I will confess that if these premium payments go along in commodities too long and they pile up and accumulate from year to year, and if relief should stop, which we hope it will soon, or eventually, and the Government would not have that avenue of getting rid of the surplus commodities which it has enjoyed for the last few years, then either this insurance corporation would be compelled to dispose of the premiums stored in undue quantity or make a contract with some of these other governmental corporations to do that thing.
Senator McGill. Then the terms of the bill would have to be changed slightly in order to make that possible?
Mr. GRAY. Perhaps so. The bill is not perfect and we do not care to go on record for the bill exactly in its present text. The idea of crop insurance, though, and entering into it in a cautious way, we approve of.

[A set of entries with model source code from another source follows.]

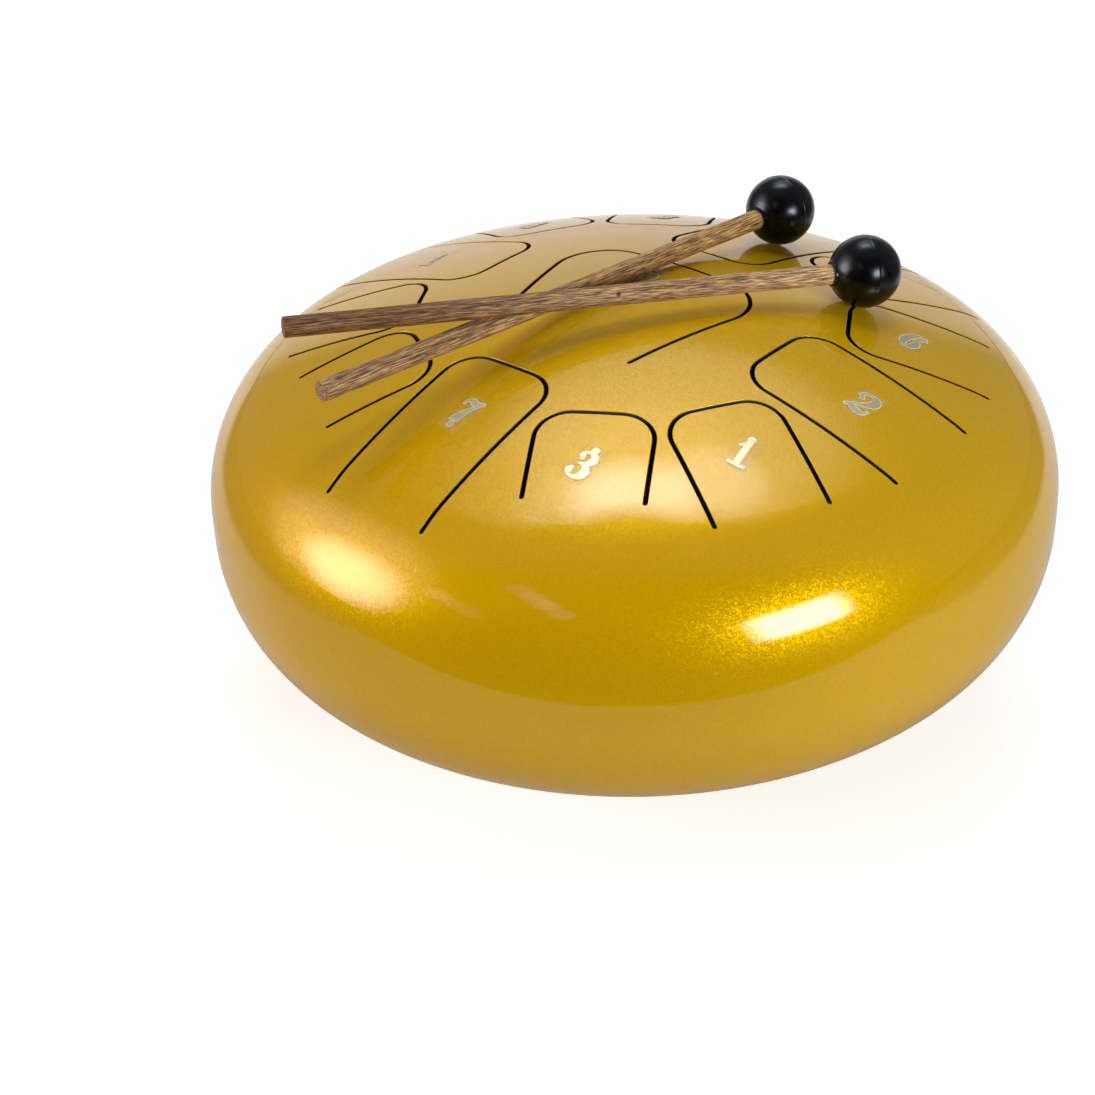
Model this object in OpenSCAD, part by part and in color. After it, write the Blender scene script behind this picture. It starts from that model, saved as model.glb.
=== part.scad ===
/* [Drum body] */
// Outside diameter of the drum
drum_d = 300; // [280:1:330]
// Outside radius of the domed crown of each shell
crown_r = 310; // [290:1:360]
// Outside radius of the shoulder between crown and skirt
shoulder_r = 50; // [42:0.5:56]
// Height of the straight skirt, from the seam to the shoulder
skirt_h = 4.5; // [3:0.1:12]
// Thickness of the pressed steel sheet
wall = 1.8; // [1.2:0.1:2.4]
// Width of the gap between the two rims that the weld fills
weld_gap = 1.2; // [0.8:0.1:2]
// How far the weld bead stands proud inside the drum
weld_bead = 1; // [0.6:0.1:1.6]
// Diameter of the sound hole in the bottom
sound_hole_d = 80; // [60:1:100]

/* [Tongues] */
// Width of the laser-cut slits
slit_w = 1.5; // [0.8:0.1:2]
// Width of the four long tongues
long_tongue_w = 39.3; // [34:0.1:41]
// Width of the eight short tongues
short_tongue_w = 36.8; // [32:0.1:38]
// Radius of the outer tongues' tip corners, at the middle of the slit
tip_corner_r = 11; // [7:0.5:13]
// Width of the centre tongue where it is widest
centre_tongue_w = 75; // [68:0.5:78]
// Radius of the centre tongue's tip corners, at the middle of the slit
centre_corner_r = 18; // [12:0.5:20]
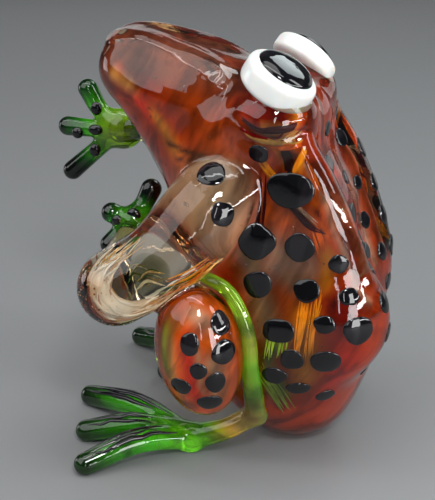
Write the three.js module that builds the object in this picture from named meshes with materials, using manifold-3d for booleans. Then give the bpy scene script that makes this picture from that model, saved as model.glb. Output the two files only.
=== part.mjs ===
// A small lampworked glass frog, sitting upright with its snout raised.
// Lengths are millimetres and angles are degrees.
// The frog faces -Y, its left side is +X and +Z is up. It stands on the plane Z = 0.

import * as THREE from 'three';
import { mergeVertices } from 'three/addons/utils/BufferGeometryUtils.js';
import Module from 'manifold-3d';

const wasm = await Module();
wasm.setup();

// Fits and fineness
const GAP = 0.3;
const CUTTER_SIZE = 80;
const BLEND = 2.2;
const CREST_BLEND = 1.4;
const RIDGE_BLEND = 1;
const TRUNK_FINENESS = 9;
const ROOM_FINENESS = 6;
const LIMB_FINENESS = 5;
const LIMB_SIDES = 12;
const DIGIT_SIDES = 8;

// Trunk, as ellipsoids melted together. A pair is mirrored to the right side.
// lean tips the top of an ellipsoid towards the snout, and turn swings its front to the left.
const TORSO_LUMPS = [
  { at: [0, 8.4, 11.6], half: [9.1, 8.4, 11] },
  { at: [0, 9.2, 4.5], half: [4.6, 4.8, 4.7] },
  { at: [0, 5.8, 21.3], half: [8.5, 8.4, 10.9], lean: 20 },
  { at: [4.7, 12.9, 14.2], half: [4.5, 5.5, 5.8] },
  { at: [-4.9, 12, 15.2], half: [4.5, 5.1, 5.6] },
  { at: [5.4, 11.4, 24.2], half: [2.6, 3, 9], lean: 23, pair: true },
];
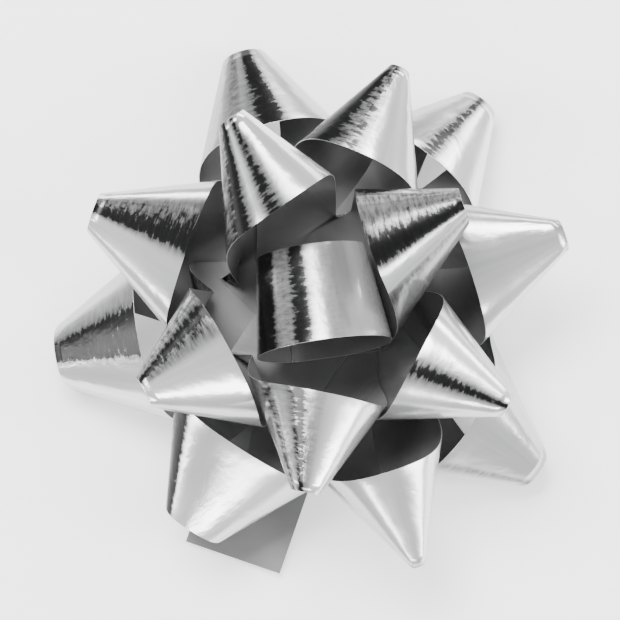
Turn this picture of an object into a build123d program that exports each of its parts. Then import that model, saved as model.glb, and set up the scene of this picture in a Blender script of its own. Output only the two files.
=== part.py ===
"""Ready-made star bow: one silver ribbon laid as fourteen pointed loops and a round centre loop,
stapled to a card disc that carries an adhesive pad and its release liner.  Millimetres, +Z up,
origin on the bow's axis at the underside of the liner."""
from build123d import *
from math import acos, atan, cos, pi, radians, sin
import os

os.makedirs("parts", exist_ok=True)

# --- ribbon -------------------------------------------------------------------------------------
RIBBON = 19.0            # width of the ribbon
FILM = 0.15              # thickness of the film
PLY = 0.30               # height that each ply takes up in the pinned stack
TAIL_LENGTH = 50.0       # cut start of the ribbon, from the axis to its end
TAIL_AZIMUTH = 251.0
LEG_SPREAD = 22.0        # angle between a loop's middle line and each of its two legs
# --- base ---------------------------------------------------------------------------------------
LINER_DIAMETER = 28.0
LINER_THICKNESS = 0.12
TAB_LENGTH = 9.0         # pull tab, measured out from the liner's edge
TAB_WIDTH = 8.0
TAB_AZIMUTH = 0.0
PAD_DIAMETER = 25.0
PAD_THICKNESS = 1.0
CARD_DIAMETER = 32.0
CARD_THICKNESS = 0.5
STACK_GAP = 0.03         # between the card and the first ply
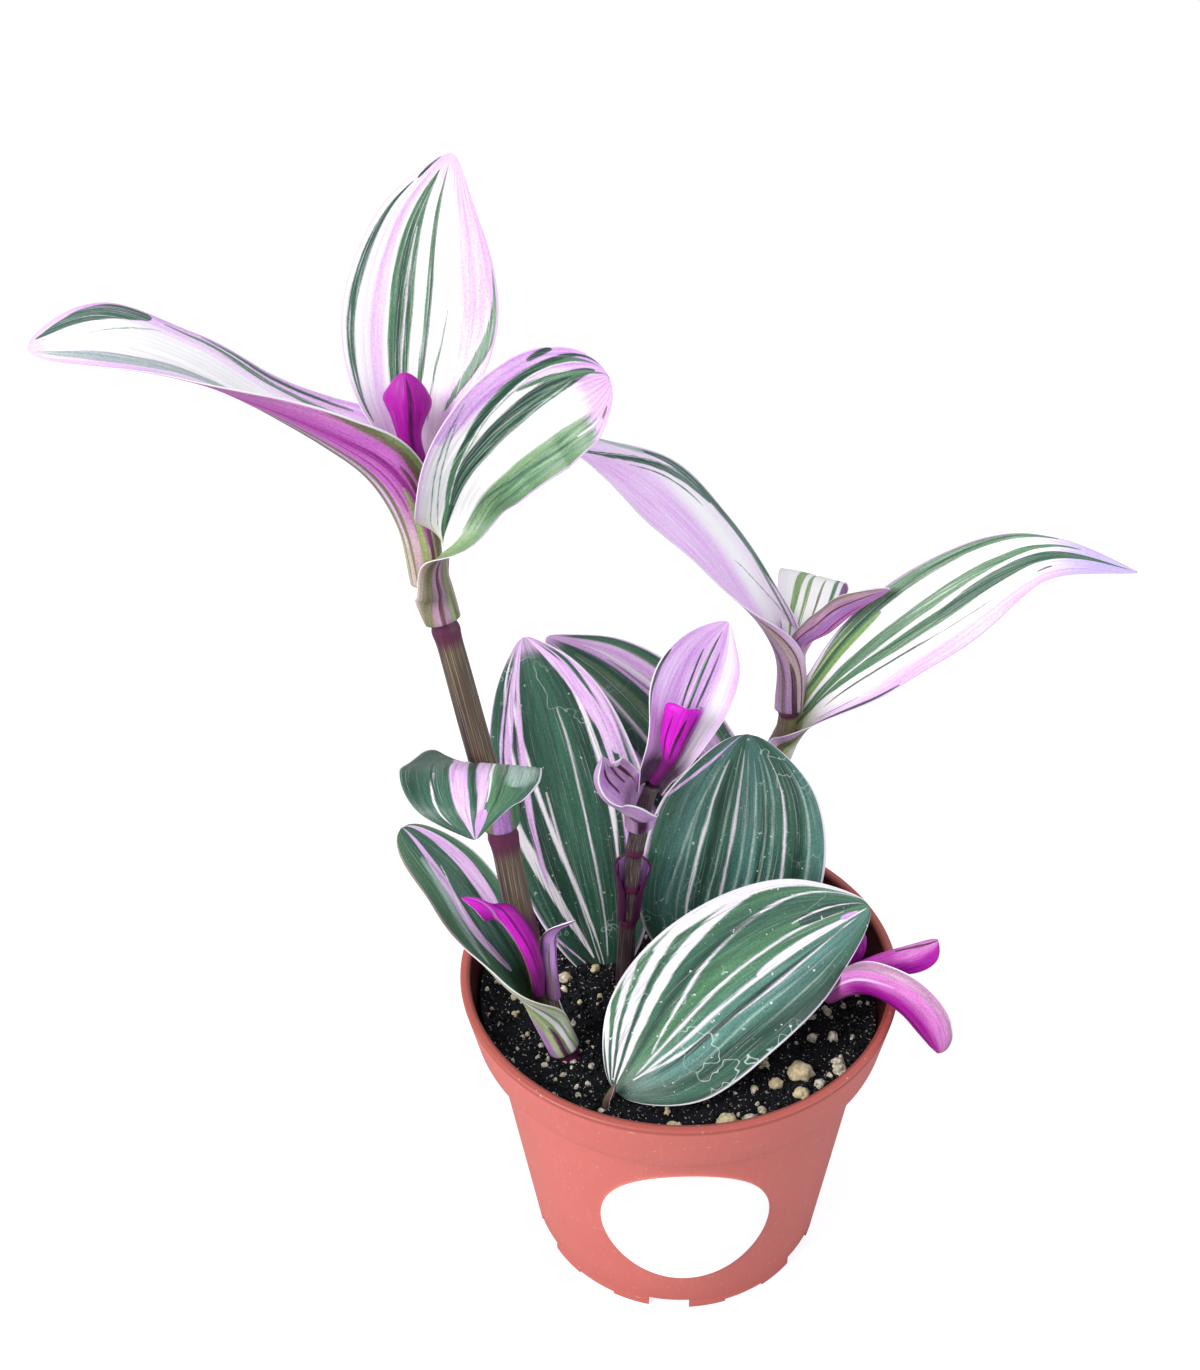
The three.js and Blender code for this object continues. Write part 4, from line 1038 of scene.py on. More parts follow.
def leaf_grid(leaf, t, v, side, look):
    """Points on the upper (side 1) or under (side -1) face, for each t along and v across."""
    rows = rows_at(leaf["rows"], t)
    travel = travel_at(leaf["rows"], t)
    up = flattened(rows[:, 5:8], travel)
    sideways = np.cross(travel, up)
    width = rows[:, 3] * np.sqrt(np.maximum(1 - t ** leaf.get("tip", BLUNTNESS), 0))
    if "base" in leaf:
        width = width * np.sqrt(np.maximum(1 - (1 - t) ** leaf["base"], 0))
    width = np.maximum(width, NARROWEST)[:, None]
    cup = np.where(np.abs(rows[:, 4]) < FLATTEST, FLATTEST, rows[:, 4])
    radius = width / np.radians(cup)[:, None]
    along, across = t[:, None], v[None, :]
    open_blade = np.clip((along - SHEATH_SHARE) * 4, 0, 1) * np.clip(width / FULL_RELIEF_WIDTH, 0, 1)
    ribs = RIB_HEIGHT * np.cos(across * math.pi * RIBS)
    midrib = -MIDRIB_DEPTH * np.exp(-(across / MIDRIB_WIDTH) ** 2) * np.clip((0.97 - along) * 5, 0, 1)
    size, waves, start = look.get("wave", WAVE)
    phase = 2 * math.pi * waves * along + start + WAVE_OFFSET * np.sign(across)
    relief = (ribs + midrib + size * np.abs(across) ** 3 * np.sin(phase)) * open_blade
    body = THICKNESS_AT_MARGIN + (1 - THICKNESS_AT_MARGIN) * (1 - np.abs(across) ** 6)
    thick = LEAF_HALF_THICKNESS * body * np.clip((1.02 - along) * 12, 0.3, 1)
    offset = side * thick + relief
    angle = across * width / 2 / radius
    middle = rows[:, None, :3]
    out = middle + sideways[:, None] * ((radius - offset) * np.sin(angle))[..., None]
    return (out + up[:, None] * (radius - (radius - offset) * np.cos(angle))[..., None]) * MM


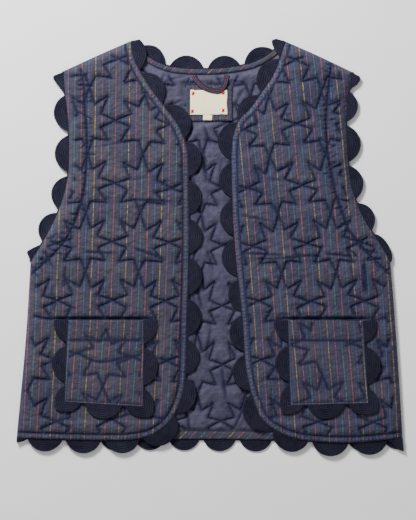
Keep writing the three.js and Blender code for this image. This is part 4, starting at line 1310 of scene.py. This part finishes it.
PATCH_BOX, LABEL_BOX = (-31, 28.6, 162.5, 208.6), (-25.7, 22.1, 170.6, 202.5)
patch = small_cloth("label_backing", PATCH_BOX, PATCH_BED, 0.9, 0.12, striped["patch"], 50)
label = small_cloth("label_tape", LABEL_BOX, LABEL_BED, 0.8, 0.14, label_cloth, 54)
tab = small_cloth("size_tape", (-9.1, 2.6, 163.4, 170.2), LABEL_BED, 0.7, 0.05, label_cloth, 58)
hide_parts("label_size")
TACKS = [(-21.7, 198.3), (17.4, 198.9), (-22.9, 175.1), (17.2, 176.3)]
tack_rows = []
for x, y in TACKS:
    for lean in (-1, 1):
        leg = even(np.array([(x - 2.1, y - 2.1 * lean), (x + 2.1, y + 2.1 * lean)]), ROW_STEP)
        tack_rows += [leg + (0, d) for d in (-0.7, -0.25, 0.25, 0.7)]
tacks = stitches("tacks_label", tack_rows, level(LABEL_BED + 1.1), red_thread, 5.4, 5.7, 0.9)

as_cloth("patch_label", (59.6, 46.1))
as_cloth("label_main", (47.8, 31.9), None)
rows = [row for row in back_panel.rows if shows(row).any() and back_panel.pressed(row).min() < 0.9]
back_threads = stitches("stitches_back", rows, lining_top)
flat, area = cut_size(back_outline)
as_cloth("back", flat, area)
as_cloth(
    "back", flat, area,
)

# %% [markdown]
# ## Floor, light and camera
# The camera looks straight down on a pale floor, in soft light that comes a little from the upper
# left. An area light gives soft shadows to the lower right.

# %% Stage
floor_finish = Finish("pale floor", 0.8)
spots = floor_finish.noise((0.01, 0.01, 0), detail=2)
floor_finish.paint(floor_finish.mixed(spots, tone("#ececee"), tone("#f4f4f5")))
FLOOR_SIZE, FLOOR_DROP = 6, 0.0004  # in metres, like the places of the lamp and the camera
bpy.ops.mesh.primitive_plane_add(size=FLOOR_SIZE, location=(0, 0, -FLOOR_DROP))
floor = bpy.context.object
floor.name = "floor"
floor.data.materials.append(floor_finish.material)

world = bpy.data.worlds.new("studio")
bpy.context.scene.world = world
world.use_nodes = True
sky = world.node_tree.nodes["Background"].inputs
sky["Color"].default_value = (1, 1, 1, 1)
sky["Strength"].default_value = 0.52

key = bpy.data.lights.new("key", "AREA")
key.size, key.energy = 0.45, 96
key_lamp = bpy.data.objects.new("key", key)
key_lamp.location = (-0.85, 1.45, 0.95)
key_lamp.rotation_euler = (-key_lamp.location).to_track_quat("-Z", "Y").to_euler()
bpy.context.collection.objects.link(key_lamp)

camera = bpy.data.cameras.new("camera")
CAMERA_HIGH, VIEW_TALL = 2.5, 0.676
camera.sensor_width = 36
camera.lens = camera.sensor_width * CAMERA_HIGH / VIEW_TALL
print("lens", round(camera.lens, 1), "mm")
camera_rig = bpy.data.objects.new("camera", camera)
camera_rig.location = (-0.0026, -0.0182, CAMERA_HIGH)
bpy.context.collection.objects.link(camera_rig)
bpy.context.scene.camera = camera_rig
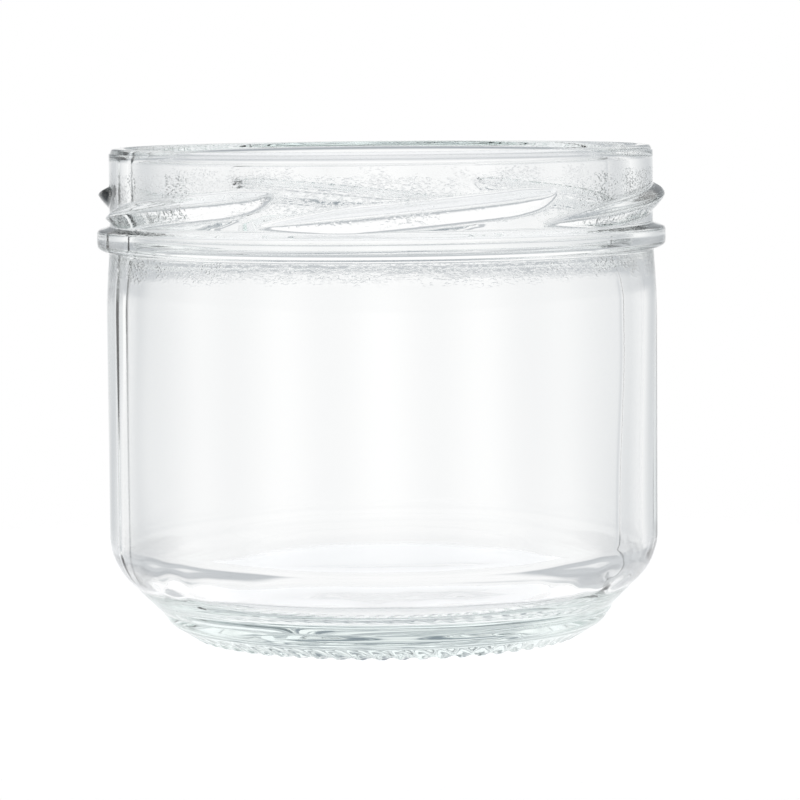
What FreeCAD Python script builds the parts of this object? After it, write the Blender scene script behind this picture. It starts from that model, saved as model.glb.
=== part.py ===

Senator POPE. Now, the enactment of such a law as this, in your opinion, would tend to help with other programs of benefit to the farmer?
Mr. GRAY. That is our thought, and would fit into it. It would integrate with, it would correlate with, unless we are greatly mistaken, some of these other activities which the Government has been exercising in behalf of agriculture.
Senator McGill. Do you also think a control program is necessary in order to go along with this sort of a crop-insurance program?